● **PROBLEM**
Reproduce precisely the lines of the listing below, starting with the line that contains "clear_scene()" and stopping after the line that contains "before = set(bpy.data.objects)"; include nothing else.

● **RAW DATA**
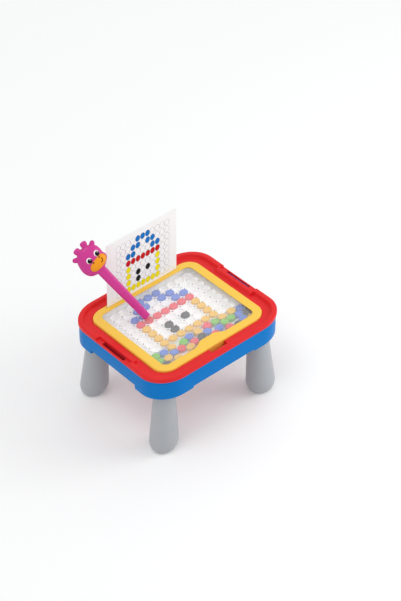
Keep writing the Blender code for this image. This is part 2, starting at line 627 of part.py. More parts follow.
def make_board_frame():
    low, high, corner = square(BOARD_HALF)
    top = BOARD_TOP_Z
    outer = quarter_arc((0, top - BEZEL_ROUND), (BEZEL_ROUND, top - BEZEL_ROUND), (BEZEL_ROUND, top), 3)
    inner = [(BEZEL - BEZEL_INNER_ROUND, top), (BEZEL, top - BEZEL_INNER_ROUND)]
    section = [(0, SPLIT_Z)] + outer + inner + [
        (BEZEL, top - LIP_THICKNESS), (FRAME_WALL, top - LIP_THICKNESS), (FRAME_WALL, SPLIT_Z)]
    ring = sweep(rounded_outline(low, high, corner), section, True)
    root = -OPENING_HALF - BEZEL_INNER_ROUND - LAP
    tip = TAB_REACH - OPENING_HALF
    base_half, tip_half = TAB_BASE / 2, TAB_TIP / 2
    tab = plate([(-base_half, root), (base_half, root), (base_half, -OPENING_HALF), (tip_half, tip),
                 (-tip_half, tip), (-base_half, -OPENING_HALF)], top - LIP_THICKNESS, top)
    slot_half = CARD_HALF + CARD_END_GAP
    slot_low = BOARD_TOP_Z - CARD_SLOT_DEPTH
    bar_end = slot_half + FRAME_WALL
    bar = box((-bar_end, CARD_PLACE - CARD_BAR_WIDTH / 2, slot_low - FRAME_WALL),
              (bar_end, BOARD_HALF - FRAME_WALL / 2, top - LIP_THICKNESS / 2))
    slot_wide = CARD_THICKNESS / 2 + SEAT_GAP
    slot = box((-slot_half, CARD_PLACE - slot_wide, slot_low),
               (slot_half, CARD_PLACE + slot_wide, top + OVERRUN))
    steps = [("UNION", tab), ("UNION", bar), ("DIFFERENCE", slot)]
    return add_part("board_frame", combine(ring, steps), "yellow_plastic")


def inner_outline():
    """Outline shared by the pieces inside the board, short at the back for the card's rib."""
    low, high, corner = square(INNER_HALF)
    return rounded_outline(low, (INNER_HALF, INNER_BACK), corner)


def make_window():
    return add_part("board_window", plate(inner_outline(), WINDOW_BOTTOM_Z, WINDOW_TOP_Z), "clear_plastic")


def make_back_frame():
    low, high, corner = square(BOARD_HALF)
    bottom = BOARD_BOTTOM_Z
    outer = quarter_arc((BEZEL_ROUND, bottom), (BEZEL_ROUND, bottom + BEZEL_ROUND),
                        (0, bottom + BEZEL_ROUND), 2)
    section = [(BACK_BEZEL, bottom)] + outer + [
        (0, SPLIT_Z - SEAT_GAP), (FRAME_WALL, SPLIT_Z - SEAT_GAP), (FRAME_WALL, bottom + BACK_LIP),
        (BACK_BEZEL, bottom + BACK_LIP)]
    ring = sweep(rounded_outline(low, high, corner), section, True)
    add_part("board_back_frame", ring, "yellow_plastic")
    half = INNER_HALF
    low, high, corner = square(half)
    panel = plate(rounded_outline(low, high, corner), PANEL_BOTTOM_Z, PANEL_BOTTOM_Z + PANEL_THICKNESS)
    add_part("drawing_panel", panel, "white_plastic")


def column_x(column):
    return (column - (COLUMNS - 1) / 2) * PITCH


def row_y(row):
    return FIRST_ROW_Y + row * PITCH


def scalloped_outline(steps=3):
    """Outer arcs of a grid of circles that overlap their neighbours, in one closed line.

    The notches between them bow outwards a hair, so that no three lie in a straight line.
    """
    cusp = math.asin(PITCH / 2 / SCALLOP_RADIUS)
    last_column, last_row = COLUMNS - 1, ROWS - 1
    sides = [([(last_column, r) for r in range(ROWS)], 0),
             ([(c, last_row) for c in range(last_column, -1, -1)], 1),
             ([(0, r) for r in range(last_row, -1, -1)], 2),
             ([(c, 0) for c in range(COLUMNS)], 3)]
    points = []
    for places, quarter in sides:
        facing = quarter * math.pi / 2
        for number, (column, row) in enumerate(places):
            start = facing - (cusp if number else 0)
            end = facing + (cusp if number < len(places) - 1 else math.pi / 2)
            count = steps if number < len(places) - 1 else steps + 1
            for step in range(count):
                angle = start + (end - start) * step / count
                bow = 0 if step else SCALLOP_BOW_SHARE * number * (len(places) - number)
                radius = SCALLOP_RADIUS * (1 + bow)
                points.append((column_x(column) + radius * math.cos(angle),
                               row_y(row) + radius * math.sin(angle)))
    return points


def bead_mesh(steps, foot_round=BEAD_ROUND):
    """A tablet with rounded edges. Its lower edge may be left square where it is sunk."""
    half = BEAD_THICKNESS / 2
    flat = BEAD_RADIUS - BEAD_ROUND
    lower = [(BEAD_RADIUS, foot_round - half)]
    if foot_round:
        lower.append((BEAD_RADIUS - foot_round, -half))
    return turned([(0, half), (flat, half), (BEAD_RADIUS, half - BEAD_ROUND)] + lower + [(0, -half)], steps)


def settled_places():
    """Loose tablets' places, pushed apart until none overlaps another, the sockets' edge or a wall."""
    spots = np.array(LOOSE_SHARES) * LOOSE_STEP_SHARE * PITCH
    border = np.array([(column_x(column), FIRST_ROW_Y) for column in range(COLUMNS)])
    corner = square(INNER_HALF)[2] - BEAD_TRAY_WALL
    core = INNER_HALF - BEAD_TRAY_WALL - corner
    room = corner - BEAD_RADIUS - LOOSE_GAP
    for step in range(SETTLE_STEPS):
        push = np.zeros_like(spots)
        for others, apart in ((spots, 2 * BEAD_RADIUS + LOOSE_GAP),
                              (border, SCALLOP_RADIUS + BEAD_RADIUS + LOOSE_GAP)):
            away = spots[:, None] - others[None]
            lengths = np.linalg.norm(away, axis=2)
            lengths[lengths == 0] = 1
            shares = np.clip(apart - lengths, 0, None) / lengths
            push += (shares[..., None] * away).sum(axis=1)
        past = spots - np.clip(spots, -core, core)
        lengths = np.maximum(np.linalg.norm(past, axis=1), room)
        push -= (1 - room / lengths)[:, None] * past
        spots = spots + SETTLE_SHARE * push
    return spots.tolist()


def make_bead_tray():
    outline = inner_outline()
    wall = BEAD_TRAY_WALL
    section = [(wall, CHANNEL_Z), (wall, BEAD_TRAY_TOP_Z), (0, BEAD_TRAY_TOP_Z), (0, BEAD_TRAY_BOTTOM_Z)]
    dish = sweep(outline, section, False)
    platform = plate(scalloped_outline(), CHANNEL_Z - BEAD_TRAY_FLOOR / 2, PLATFORM_Z)
    places = [(column_x(c), row_y(r)) for c in range(COLUMNS) for r in range(ROWS)]
    sockets = [moved(cone(SOCKET_RADIUS, SOCKET_RADIUS, PLATFORM_Z - SOCKET_DEPTH, PLATFORM_Z + OVERRUN,
                           BEAD_STEPS),
                     Matrix.Translation((x, y, 0))) for x, y in places]
    rest = CHANNEL_Z + BEAD_THICKNESS / 2 - BEAD_SINK
    loose = [moved(bead_mesh(LOOSE_STEPS, 0), Matrix.Translation((x, y, rest))) for x, y in settled_places()]
    steps = [("UNION", platform), ("DIFFERENCE", join_loose(sockets)), ("UNION", join_loose(loose))]
    return add_part("bead_tray", combine(dish, steps), "white_plastic")


def make_beads():
    mesh_of = {}
    rest = PLATFORM_Z - SOCKET_DEPTH + SEAT_GAP + BEAD_THICKNESS / 2
    for colour, places in PICTURE.items():
        mesh_of[colour] = bead_mesh(BEAD_STEPS)
        for number, (column, row) in enumerate(places, 1):
            place = Matrix.Translation((column_x(column), row_y(row), rest))
            add_part(f"bead_{colour}_{number:02d}", mesh_of[colour], f"bead_{colour}", place)


def make_card():
    half = CARD_HALF
    low_z = BOARD_TOP_Z - CARD_SLOT_DEPTH + SEAT_GAP
    card = plate(rounded_outline((-half, 0), (half, CARD_HEIGHT), CARD_CORNER, 2), -CARD_THICKNESS / 2,
                 CARD_THICKNESS / 2)
    card.transform(Matrix.Rotation(math.pi / 2, 4, "X"))
    return add_part("reference_card", card, "card", Matrix.Translation((CARD_ASIDE, CARD_PLACE, low_z)))


def pen_frame():
    """Pen's own axes: +Z from tip to head, -Y the way its face looks."""
    turn = (Matrix.Rotation(PEN_HEADING, 4, "Z") @ Matrix.Rotation(PEN_LEAN, 4, "Y")
            @ Matrix.Rotation(PEN_TURN, 4, "Z"))
    return Matrix.Translation((PEN_TIP_X, PEN_TIP_Y, PEN_TIP_Z)) @ turn


def muzzle_shape(grow):
    """Muzzle's rounded front, cut flat where it sits in the head."""
    centre = (MUZZLE_ASIDE, -MUZZLE_FORWARD, NECK_LENGTH - MUZZLE_DOWN)
    sizes = (MUZZLE_HALF_WIDTH + grow, MUZZLE_HALF_DEPTH + grow, MUZZLE_HALF_HEIGHT + grow)
    whole = ellipsoid(sizes, Matrix.Translation(centre), 18, 12)
    reach = HEAD_HALF_WIDTH + MUZZLE_HALF_WIDTH
    front = box((-reach, -reach, 0), (reach, grow - MUZZLE_SEAT, NECK_LENGTH + reach))
    return combine(whole, [("INTERSECT", front)])


def make_pen():
    flat = Matrix.Scale(NECK_FLATNESS_SHARE, 4, (0, 1, 0))
    neck = moved(cone(NECK_TIP_RADIUS, NECK_TOP_RADIUS, 0, NECK_LENGTH, 20), flat)
    head = ellipsoid((HEAD_HALF_WIDTH, HEAD_HALF_DEPTH, HEAD_HALF_HEIGHT),
                     Matrix.Translation((0, 0, NECK_LENGTH)), 20, 12)
    steps = [("UNION", head)]
    for side in (1, -1):
        horn = (Matrix.Translation((side * HORN_OUT, 0, NECK_LENGTH + HORN_UP))
                @ Matrix.Rotation(side * HORN_TILT, 4, "Y"))
        ear = (Matrix.Translation((side * EAR_OUT, 0, NECK_LENGTH + EAR_UP))
               @ Matrix.Rotation(side * EAR_TILT, 4, "Y"))
        steps.append(("UNION", ellipsoid((HORN_HALF_WIDTH, HORN_HALF_DEPTH, HORN_HALF_LENGTH), horn, 10, 8)))
        steps.append(("UNION", ellipsoid((EAR_HALF_WIDTH, EAR_HALF_DEPTH, EAR_HALF_LENGTH), ear, 10, 8)))
    hole = MAGNET_RADIUS + SEAT_GAP
    steps.append(("DIFFERENCE", cone(hole, hole, -OVERRUN, MAGNET_LENGTH - MAGNET_PROUD + SEAT_GAP, 16)))
    whole = combine(neck, steps)
    reach = NECK_LENGTH + 3 * HEAD_HALF_HEIGHT
    place = pen_frame()
    for name, facing in (("pen_front", -1), ("pen_back", 1)):
        near, far = sorted((facing * JOIN_GAP / 2, facing * reach))
        half_space = box((-reach, near, -reach), (reach, far, reach))
        half_steps = [("INTERSECT", half_space)]
        if facing < 0:
            half_steps.append(("DIFFERENCE", muzzle_shape(SEAT_GAP)))
        add_part(name, combine(whole.copy(), half_steps), "magenta_plastic", place)
    add_part("pen_muzzle", muzzle_shape(0), "orange_plastic", place)
    magnet = cone(MAGNET_RADIUS, MAGNET_RADIUS, -MAGNET_PROUD, MAGNET_LENGTH - MAGNET_PROUD, 16)
    add_part("pen_magnet", magnet, "magnet", place)


clear_scene()
PARTS = new_collection("magnetic_drawing_board")
TOOLS = new_collection("cutters")
make_tray_top()
make_tray_base()
make_screws()
make_legs()
make_board_frame()
make_window()
make_back_frame()
make_bead_tray()
make_beads()
make_card()
make_pen()
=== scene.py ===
"""Magnetic drawing board on a small play table: the finish of every surface.

Lengths are in metres. +Z is up, +Y runs to the edge with the picture card, +X to the right.
"""
import contextlib
import json
import math

import bmesh
import bpy
import numpy as np
from mathutils import Matrix, Vector


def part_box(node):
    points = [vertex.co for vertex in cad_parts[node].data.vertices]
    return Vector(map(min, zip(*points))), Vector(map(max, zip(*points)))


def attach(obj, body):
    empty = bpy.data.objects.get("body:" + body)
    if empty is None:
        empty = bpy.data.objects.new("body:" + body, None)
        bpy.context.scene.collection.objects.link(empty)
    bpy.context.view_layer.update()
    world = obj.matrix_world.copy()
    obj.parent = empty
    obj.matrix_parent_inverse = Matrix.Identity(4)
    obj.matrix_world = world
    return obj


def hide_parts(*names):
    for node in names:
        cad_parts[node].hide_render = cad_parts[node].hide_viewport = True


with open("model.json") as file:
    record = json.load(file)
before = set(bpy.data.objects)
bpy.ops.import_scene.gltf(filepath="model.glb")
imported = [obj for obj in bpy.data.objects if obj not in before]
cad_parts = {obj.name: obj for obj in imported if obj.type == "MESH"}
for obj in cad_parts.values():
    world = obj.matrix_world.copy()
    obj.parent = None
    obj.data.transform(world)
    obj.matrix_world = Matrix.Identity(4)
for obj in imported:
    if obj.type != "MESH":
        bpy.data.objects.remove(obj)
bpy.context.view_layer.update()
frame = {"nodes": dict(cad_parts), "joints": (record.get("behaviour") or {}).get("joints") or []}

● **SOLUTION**
clear_scene()
PARTS = new_collection("magnetic_drawing_board")
TOOLS = new_collection("cutters")
make_tray_top()
make_tray_base()
make_screws()
make_legs()
make_board_frame()
make_window()
make_back_frame()
make_bead_tray()
make_beads()
make_card()
make_pen()
=== scene.py ===
"""Magnetic drawing board on a small play table: the finish of every surface.

Lengths are in metres. +Z is up, +Y runs to the edge with the picture card, +X to the right.
"""
import contextlib
import json
import math

import bmesh
import bpy
import numpy as np
from mathutils import Matrix, Vector


def part_box(node):
    points = [vertex.co for vertex in cad_parts[node].data.vertices]
    return Vector(map(min, zip(*points))), Vector(map(max, zip(*points)))


def attach(obj, body):
    empty = bpy.data.objects.get("body:" + body)
    if empty is None:
        empty = bpy.data.objects.new("body:" + body, None)
        bpy.context.scene.collection.objects.link(empty)
    bpy.context.view_layer.update()
    world = obj.matrix_world.copy()
    obj.parent = empty
    obj.matrix_parent_inverse = Matrix.Identity(4)
    obj.matrix_world = world
    return obj


def hide_parts(*names):
    for node in names:
        cad_parts[node].hide_render = cad_parts[node].hide_viewport = True


with open("model.json") as file:
    record = json.load(file)
before = set(bpy.data.objects)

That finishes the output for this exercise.